January 9, 2005
Flavoring my reality
I am a book re-reader, a fact that causes a lot of teasing to come my way, in my house. I am re-reading L.M. Montgomery's "Emily" series. It's a comfort thing for me, without knowing exactly why I need the comfort. Old familiarity, I guess. Or some kind of strange need to feed my homesickness, odd as that may sound. I test the edges of my homesickness, sometimes, like a loose tooth that I can't keep my tongue from fiddling with.
These books satisfy some part of me. I was and am such a fan that I visited L.M. Mongomery's home and gravesite while on Price Edward Island, and even took in an "Anne of Green Gables" play, back in '91? '92? Somewhere around there. The part of me that longs for simpler times, I guess, gains satisfaction in those times described in the books, and the rich and wonderful childhood I lived at the time when I first discovered Emily and Anne. I have photographs of my childhood bedroom in which the Emily books can be seen resting on my nightstand - when I was ten, eleven, twelve. I've read them so often that the pages are yellowed and dog-eared, and cracked along the spine. They smell like old books smell - dry and musty with a scent that can be tasted. These books have travelled twenty years, three thousand miles, three moves, a marriage, a divorce, and another marriage with me. They are always there and allow me to reach back through time when my life and my mind were quiet, my ambition and my goals were child-like in their grandeur, and the lessons that I had learned to that point were, for the most part, gentle.
I think I believed myself a "kindred spirit" with Emily (and Anne, from which books the term comes). In the dramatic over-fancification that overcame me at times (and still does, I think), I matched my life and personality point for point with the heroines of the stories.
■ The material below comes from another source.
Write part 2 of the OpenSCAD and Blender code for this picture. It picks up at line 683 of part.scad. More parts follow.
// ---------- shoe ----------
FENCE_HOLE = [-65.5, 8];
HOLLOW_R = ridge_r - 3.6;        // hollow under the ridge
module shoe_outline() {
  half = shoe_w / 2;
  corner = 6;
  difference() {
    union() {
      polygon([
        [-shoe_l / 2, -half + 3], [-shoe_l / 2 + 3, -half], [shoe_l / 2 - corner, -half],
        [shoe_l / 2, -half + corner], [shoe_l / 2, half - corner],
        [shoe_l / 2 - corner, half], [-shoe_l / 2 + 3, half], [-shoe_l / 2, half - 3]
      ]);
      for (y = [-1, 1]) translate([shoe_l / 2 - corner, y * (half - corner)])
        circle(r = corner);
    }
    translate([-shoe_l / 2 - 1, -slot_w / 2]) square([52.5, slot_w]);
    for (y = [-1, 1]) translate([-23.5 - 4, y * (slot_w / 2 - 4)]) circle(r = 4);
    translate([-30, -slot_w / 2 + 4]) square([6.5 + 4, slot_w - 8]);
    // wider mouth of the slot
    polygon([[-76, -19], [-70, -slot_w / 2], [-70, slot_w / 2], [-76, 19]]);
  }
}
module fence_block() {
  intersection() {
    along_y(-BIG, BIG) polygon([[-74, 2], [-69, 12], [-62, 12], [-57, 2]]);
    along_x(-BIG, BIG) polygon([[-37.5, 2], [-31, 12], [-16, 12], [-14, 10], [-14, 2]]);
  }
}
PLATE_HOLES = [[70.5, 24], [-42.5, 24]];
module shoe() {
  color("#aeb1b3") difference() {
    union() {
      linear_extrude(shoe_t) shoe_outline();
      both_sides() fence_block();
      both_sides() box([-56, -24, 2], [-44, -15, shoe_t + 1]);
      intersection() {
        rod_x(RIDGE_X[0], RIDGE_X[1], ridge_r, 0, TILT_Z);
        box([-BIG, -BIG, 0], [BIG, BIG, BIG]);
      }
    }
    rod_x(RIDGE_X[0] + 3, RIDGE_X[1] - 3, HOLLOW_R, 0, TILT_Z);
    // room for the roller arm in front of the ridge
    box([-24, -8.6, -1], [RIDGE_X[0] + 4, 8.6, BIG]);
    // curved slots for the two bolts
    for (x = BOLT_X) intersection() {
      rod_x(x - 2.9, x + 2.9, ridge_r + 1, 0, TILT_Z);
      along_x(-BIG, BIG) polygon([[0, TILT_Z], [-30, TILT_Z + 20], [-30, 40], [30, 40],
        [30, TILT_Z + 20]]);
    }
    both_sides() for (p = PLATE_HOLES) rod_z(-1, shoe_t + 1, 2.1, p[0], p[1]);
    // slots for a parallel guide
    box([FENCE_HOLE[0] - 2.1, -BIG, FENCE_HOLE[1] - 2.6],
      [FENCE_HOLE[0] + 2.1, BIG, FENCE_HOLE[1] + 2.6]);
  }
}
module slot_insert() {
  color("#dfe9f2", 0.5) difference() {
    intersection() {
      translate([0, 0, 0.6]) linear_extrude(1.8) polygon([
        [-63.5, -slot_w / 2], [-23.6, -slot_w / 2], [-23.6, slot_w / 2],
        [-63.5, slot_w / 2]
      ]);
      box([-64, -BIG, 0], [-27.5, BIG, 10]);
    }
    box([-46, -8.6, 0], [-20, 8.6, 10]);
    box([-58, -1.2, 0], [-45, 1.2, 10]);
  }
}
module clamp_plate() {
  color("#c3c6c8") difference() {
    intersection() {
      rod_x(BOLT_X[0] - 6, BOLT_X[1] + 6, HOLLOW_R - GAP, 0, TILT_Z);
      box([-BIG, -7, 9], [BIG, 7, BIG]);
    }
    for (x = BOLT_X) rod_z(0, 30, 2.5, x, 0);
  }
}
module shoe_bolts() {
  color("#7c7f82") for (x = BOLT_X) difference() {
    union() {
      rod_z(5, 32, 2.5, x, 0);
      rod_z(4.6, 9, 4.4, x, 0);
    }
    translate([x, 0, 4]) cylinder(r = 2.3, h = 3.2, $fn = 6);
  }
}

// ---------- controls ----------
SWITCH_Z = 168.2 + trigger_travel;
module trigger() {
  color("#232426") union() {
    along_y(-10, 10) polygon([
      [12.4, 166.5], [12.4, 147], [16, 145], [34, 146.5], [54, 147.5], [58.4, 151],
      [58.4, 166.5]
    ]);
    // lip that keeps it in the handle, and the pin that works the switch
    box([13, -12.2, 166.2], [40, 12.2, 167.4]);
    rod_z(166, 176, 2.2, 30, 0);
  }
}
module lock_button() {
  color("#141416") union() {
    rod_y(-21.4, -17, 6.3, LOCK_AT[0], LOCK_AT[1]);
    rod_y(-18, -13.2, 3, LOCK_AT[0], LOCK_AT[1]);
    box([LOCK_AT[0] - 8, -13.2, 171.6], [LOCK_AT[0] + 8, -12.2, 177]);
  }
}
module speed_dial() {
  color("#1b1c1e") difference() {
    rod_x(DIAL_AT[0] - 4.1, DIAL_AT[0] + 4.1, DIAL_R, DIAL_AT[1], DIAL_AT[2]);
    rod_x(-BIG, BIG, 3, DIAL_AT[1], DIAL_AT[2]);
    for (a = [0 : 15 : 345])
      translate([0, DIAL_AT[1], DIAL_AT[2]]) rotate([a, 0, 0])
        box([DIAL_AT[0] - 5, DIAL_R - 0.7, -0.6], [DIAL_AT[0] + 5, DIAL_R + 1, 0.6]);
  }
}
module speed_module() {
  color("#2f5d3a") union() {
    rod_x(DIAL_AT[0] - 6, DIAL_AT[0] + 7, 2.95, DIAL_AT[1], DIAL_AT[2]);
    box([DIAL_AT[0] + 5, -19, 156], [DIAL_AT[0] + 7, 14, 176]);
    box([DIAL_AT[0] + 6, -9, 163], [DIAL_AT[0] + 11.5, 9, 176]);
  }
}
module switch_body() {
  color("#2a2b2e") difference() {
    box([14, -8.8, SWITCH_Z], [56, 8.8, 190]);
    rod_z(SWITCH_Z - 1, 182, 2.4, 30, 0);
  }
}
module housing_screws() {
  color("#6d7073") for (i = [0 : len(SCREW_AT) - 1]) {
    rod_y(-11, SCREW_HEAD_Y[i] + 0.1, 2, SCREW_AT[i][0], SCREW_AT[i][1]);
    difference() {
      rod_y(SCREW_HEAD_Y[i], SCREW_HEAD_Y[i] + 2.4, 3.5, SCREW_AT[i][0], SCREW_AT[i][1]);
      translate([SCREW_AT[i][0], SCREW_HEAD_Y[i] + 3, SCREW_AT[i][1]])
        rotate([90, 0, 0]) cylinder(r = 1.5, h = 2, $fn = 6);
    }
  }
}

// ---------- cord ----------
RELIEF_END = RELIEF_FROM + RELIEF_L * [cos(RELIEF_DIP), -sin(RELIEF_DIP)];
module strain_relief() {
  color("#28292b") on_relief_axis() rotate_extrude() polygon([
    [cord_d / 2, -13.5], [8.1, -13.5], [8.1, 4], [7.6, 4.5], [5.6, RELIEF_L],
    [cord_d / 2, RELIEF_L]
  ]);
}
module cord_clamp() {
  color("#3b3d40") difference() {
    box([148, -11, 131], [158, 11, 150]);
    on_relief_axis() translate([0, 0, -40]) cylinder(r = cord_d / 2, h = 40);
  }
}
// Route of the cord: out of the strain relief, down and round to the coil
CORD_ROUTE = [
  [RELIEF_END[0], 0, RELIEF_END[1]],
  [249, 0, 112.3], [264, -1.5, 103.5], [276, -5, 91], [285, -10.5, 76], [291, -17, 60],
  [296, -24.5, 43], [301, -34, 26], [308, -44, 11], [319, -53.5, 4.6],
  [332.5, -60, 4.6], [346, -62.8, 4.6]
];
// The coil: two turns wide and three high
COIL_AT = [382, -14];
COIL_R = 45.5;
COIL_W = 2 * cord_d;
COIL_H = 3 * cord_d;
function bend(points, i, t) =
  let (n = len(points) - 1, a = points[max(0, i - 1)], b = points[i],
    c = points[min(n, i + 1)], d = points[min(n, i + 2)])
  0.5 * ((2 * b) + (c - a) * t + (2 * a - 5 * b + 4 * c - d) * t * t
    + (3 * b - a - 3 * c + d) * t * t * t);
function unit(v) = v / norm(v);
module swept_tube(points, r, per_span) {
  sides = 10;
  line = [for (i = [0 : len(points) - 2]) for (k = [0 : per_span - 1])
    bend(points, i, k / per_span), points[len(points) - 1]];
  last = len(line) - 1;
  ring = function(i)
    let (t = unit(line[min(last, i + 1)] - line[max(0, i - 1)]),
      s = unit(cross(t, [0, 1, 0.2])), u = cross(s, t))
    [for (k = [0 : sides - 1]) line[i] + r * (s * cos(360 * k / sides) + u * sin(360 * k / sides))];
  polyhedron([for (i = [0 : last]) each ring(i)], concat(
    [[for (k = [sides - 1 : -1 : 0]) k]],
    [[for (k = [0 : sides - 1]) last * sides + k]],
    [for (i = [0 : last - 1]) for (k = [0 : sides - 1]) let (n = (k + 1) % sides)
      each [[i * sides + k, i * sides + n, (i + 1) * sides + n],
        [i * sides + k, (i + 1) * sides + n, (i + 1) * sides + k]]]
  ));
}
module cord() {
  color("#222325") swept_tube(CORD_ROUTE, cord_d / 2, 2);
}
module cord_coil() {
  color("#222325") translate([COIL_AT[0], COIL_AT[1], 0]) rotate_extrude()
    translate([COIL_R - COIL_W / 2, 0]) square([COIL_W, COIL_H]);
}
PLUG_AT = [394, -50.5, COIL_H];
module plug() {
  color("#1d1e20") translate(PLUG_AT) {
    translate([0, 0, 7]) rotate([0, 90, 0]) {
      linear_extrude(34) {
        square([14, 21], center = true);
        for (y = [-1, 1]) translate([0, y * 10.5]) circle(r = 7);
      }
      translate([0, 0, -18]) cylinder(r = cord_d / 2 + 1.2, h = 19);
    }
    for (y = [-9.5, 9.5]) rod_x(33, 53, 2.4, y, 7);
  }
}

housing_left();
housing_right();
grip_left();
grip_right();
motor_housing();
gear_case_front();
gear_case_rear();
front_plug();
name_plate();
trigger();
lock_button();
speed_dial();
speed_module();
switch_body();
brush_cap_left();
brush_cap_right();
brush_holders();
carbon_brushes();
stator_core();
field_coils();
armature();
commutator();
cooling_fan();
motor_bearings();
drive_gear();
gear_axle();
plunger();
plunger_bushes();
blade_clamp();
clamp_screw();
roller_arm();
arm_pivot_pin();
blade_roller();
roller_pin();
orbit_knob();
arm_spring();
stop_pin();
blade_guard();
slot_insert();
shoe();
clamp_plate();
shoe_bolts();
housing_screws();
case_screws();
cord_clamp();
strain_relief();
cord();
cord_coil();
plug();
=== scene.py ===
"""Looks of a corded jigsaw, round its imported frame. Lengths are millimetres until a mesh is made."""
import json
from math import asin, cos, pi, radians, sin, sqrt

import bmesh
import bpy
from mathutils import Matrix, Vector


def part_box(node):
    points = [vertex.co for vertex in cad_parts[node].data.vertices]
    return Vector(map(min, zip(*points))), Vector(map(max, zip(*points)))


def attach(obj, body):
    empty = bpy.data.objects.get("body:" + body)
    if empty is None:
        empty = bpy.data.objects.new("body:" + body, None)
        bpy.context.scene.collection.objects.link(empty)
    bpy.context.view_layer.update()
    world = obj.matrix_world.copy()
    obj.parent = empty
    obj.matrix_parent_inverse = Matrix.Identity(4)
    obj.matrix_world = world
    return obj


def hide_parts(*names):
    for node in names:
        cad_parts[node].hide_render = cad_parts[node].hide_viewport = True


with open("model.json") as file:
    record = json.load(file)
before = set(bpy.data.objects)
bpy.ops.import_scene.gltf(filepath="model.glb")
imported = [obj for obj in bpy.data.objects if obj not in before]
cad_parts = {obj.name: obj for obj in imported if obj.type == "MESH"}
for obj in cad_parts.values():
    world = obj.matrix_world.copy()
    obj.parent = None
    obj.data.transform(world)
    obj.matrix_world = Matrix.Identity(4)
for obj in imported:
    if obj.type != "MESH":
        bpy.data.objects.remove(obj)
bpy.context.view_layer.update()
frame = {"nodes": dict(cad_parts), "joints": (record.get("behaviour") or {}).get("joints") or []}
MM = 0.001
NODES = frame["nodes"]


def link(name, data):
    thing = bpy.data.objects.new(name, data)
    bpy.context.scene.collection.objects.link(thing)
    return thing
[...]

Orphaned, with an over-active imagination that left me somewhat misunderstood. Living in old-fashioned and parochial surroundings. Basking in the fresh, clean country living. Having the strange ability to get into scrapes while actually having the best of intentions. Possessed with the need to write. Owning a definitive and in-bred streak of stubbornness (which I share with my Grandmother). Feeling a passionate sensitivity to the beauty in the world. Listening to the evil little whispering cynic in my mind that derided human foibles, from which my tendency toward sarcasm was born. Feeling that I could more fully appreciate the details, small and large, that comprise the fullness of living. Creating grand and fanciful worlds out of commonplace surroundings. Feeling a marked difference in nature between myself and my relations. And, having the commonality of being brought up by a generations-older matron.
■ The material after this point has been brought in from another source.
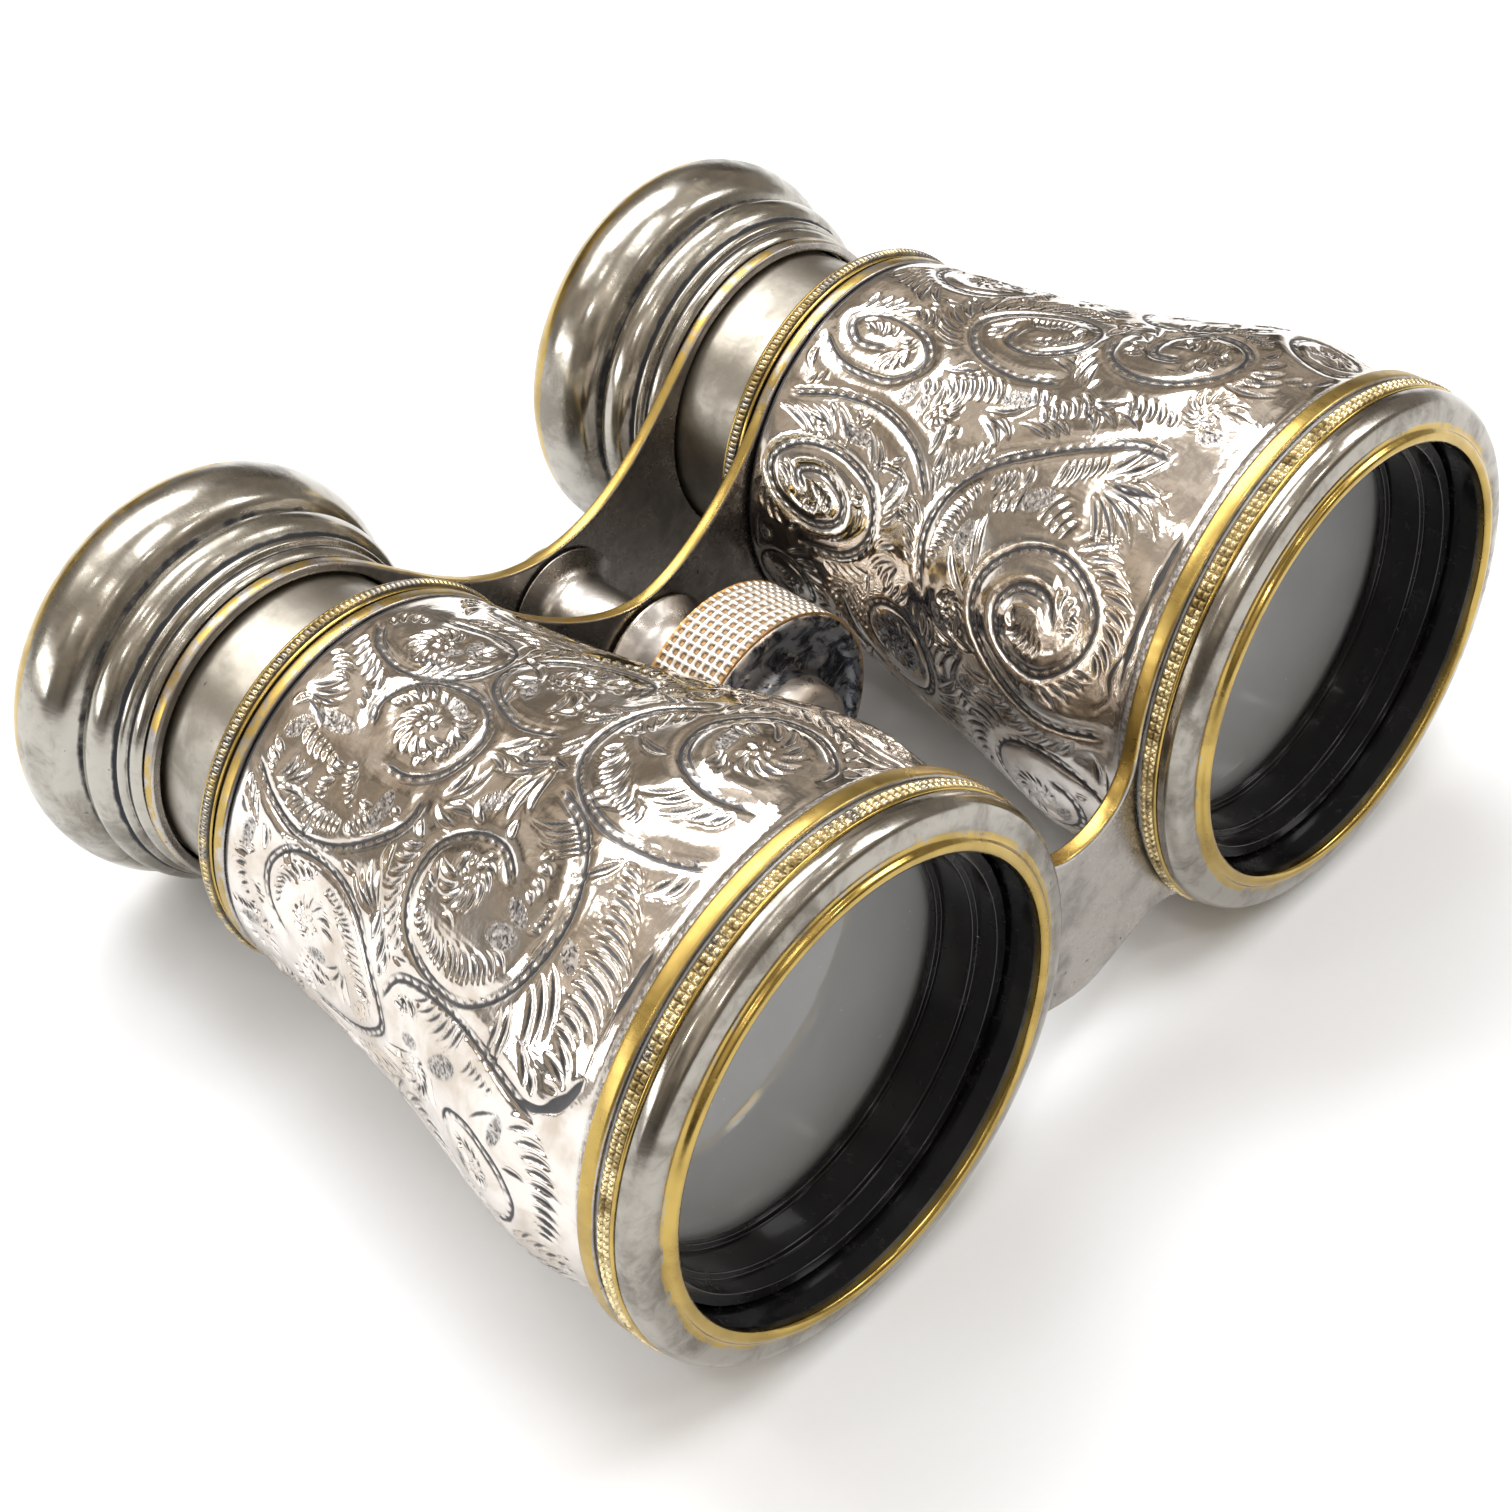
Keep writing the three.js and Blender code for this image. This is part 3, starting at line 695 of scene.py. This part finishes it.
LEFT_STIPPLES = [
    (132.5, 20, 1.9, 1.0, 80), (127, 38.6, 2.3, 1.0, 5), (163, 22.5, 2.4, 1.0, 60),
    (115, 48.5, 2.6, 1.0, 85), (165, 15.2, 1.5, 0.7, 20), (121, 51.5, 1.6, 0.8, 30),
    (112, 28.5, 1.9, 0.8, 50), (152, 52, 1.8, 0.8, 10),
]
LEFT_MOTIFS = [
    (206, 28, 6.0, 150, 1), (206, 46.5, 5.2, 20, -1), (222, 14.5, 5.2, 100, 1), (241, 38, 6.6, 0, -1),
    (262, 19.5, 6.6, 60, 1), (276, 47, 5.0, 180, -1), (298, 32, 6.2, 240, 1), (304, 14.5, 5.2, 20, -1),
    (331, 23, 6.6, 120, 1), (326, 46, 5.6, 300, -1), (3, 37.5, 6.6, 30, 1), (8, 14.5, 5.4, 200, -1),
    (36, 26, 6.4, 80, 1), (42, 46, 5.4, 10, -1), (44, 13, 4.6, 10, 1),
]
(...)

It makes me feel a little bit silly, now, to think back on the melodramatic personification of my own mind. Pretentious, to say the least. I imagine I was laughed at quite a bit, though it's not as if I outwardly demonstrated the drama inside my head. "Deep as the sea," I suppose, but obviously I wasn't the only girl like that if books are being written with characters that I identified with so immediately. I liked to use big words. I enjoyed being absorbed in books; from encyclopedias, to dictionaries, to histories, to my favorite and preferred fiction. I kept a journal from the time I could write, nearly. I created and abandoned dozens of self-assigned tasks to chronicle my life - daily recording my good and not-so-good actions, writing down every turn of phrase or word that caught my admiration, dozens and dozens of "descriptions" - my relatives, my friends, my teachers, my surroundings, my pets. I think I still even have a description of the sunrise and sunset that is the definition of drivel. I thought it to be brilliant, at the time. I felt as if I had painted a picture with my adroit selection of words. Now I'm just glad that I left the majority of my writing safely in the corner hutch of my bedroom, instead of sharing it with the judgmental world at large.
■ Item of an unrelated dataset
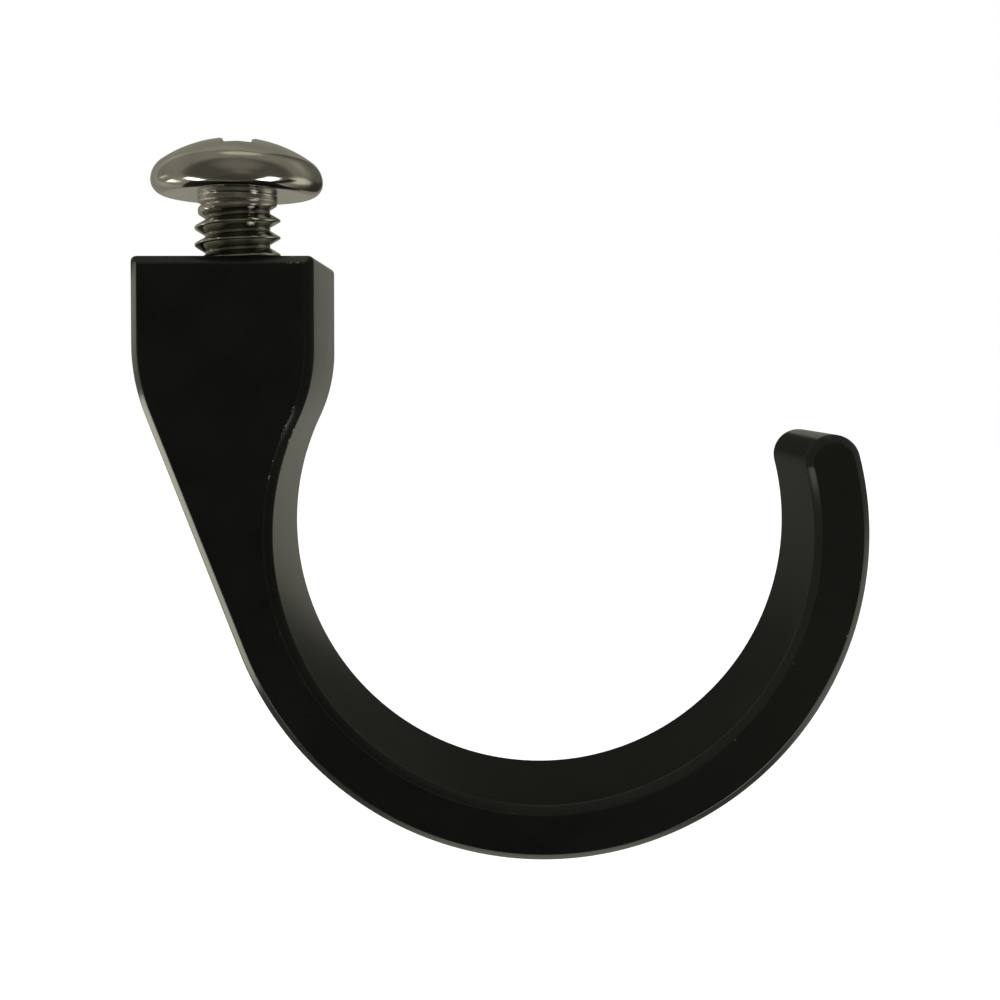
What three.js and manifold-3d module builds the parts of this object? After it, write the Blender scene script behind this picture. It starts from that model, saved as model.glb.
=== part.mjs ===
// Headphone hook: one piece milled from flat bar, with a screw in the top of its block.
// A desk edge or panel is clamped between the screw's head and the block's top face.
// Millimetres. +X points from the block towards the hook's mouth, +Y to its back, +Z up.
// The origin is on the screw's axis, in the plane of the block's top face.

import * as THREE from 'three';
import { mergeVertices } from 'three/addons/utils/BufferGeometryUtils.js';
import Module from 'manifold-3d';

const wasm = await Module();
wasm.setup();

// Hook body
const THICKNESS = 12.7; // front face to back face
const BLOCK_WIDTH = 12.85;
const INNER_RADIUS = 19.05; // the round that the headband rests in
const ARM_THICKNESS = 3.9;
const ARC_CENTRE = new THREE.Vector2(22.5, -19.7);
const TIP_ANGLE = 14.4; // degrees above horizontal where the arm's round end begins
const OUTER_BEND_RADIUS = 13.5; // bend from the block's outer side into the sloping back
const OUTER_BEND_TOP = -6.2;
const INNER_BEND_RADIUS = 11.6; // bend from the block's inner side into the round
const EDGE_CHAMFER = 0.55;
const ARC_STEP = 3; // degrees between the points of a curved outline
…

What an odd child I was. Paving the way to become an odd adult, I suppose. Though idiosyncrasies are better tolerated in grown-ups than in children. Especially children living in a reality that is fortified with a healthy dose of ubiquitous imagination - a sort of self-defined actuality. A condition I thought everyone lived under, until I was introduced to pragmatism. Sometimes I think I lived more inside my mind than out of it. In my mind, I was holding the demeanor of something that couldn't be described, spoken of, or written about. I could see and feel myself in moments of triumph, respond aloud while inwardly authoring what I would really like to say, hold fascinating conversations in my mind, imagine myself in great adventures half-conceived, be aware of personalities and dialogues in the non-speaking denizens of the world, and at the center of it all, know that fairies and dragons and magic were real. Somewhere, somehow, just beyond my reach.
I am no savant. My understanding of life extends no further than anyone else's. But I think that it's not altogether unhealthy to live in a form of creative reality that allows you to function within the world, but withdraw yourself from the less appetizing aspects of it. Escapism is not destructive, in my opinion, if it allows us to fortify our sense of peace.
Words are not my slave today. I can't seem to get down what I really mean. Not that I live in a dream world with purple skies and fairies that hide behind every tree. More that I can hold a feeling within my mind of my ideal reality, and as such flavor my actual reality with it.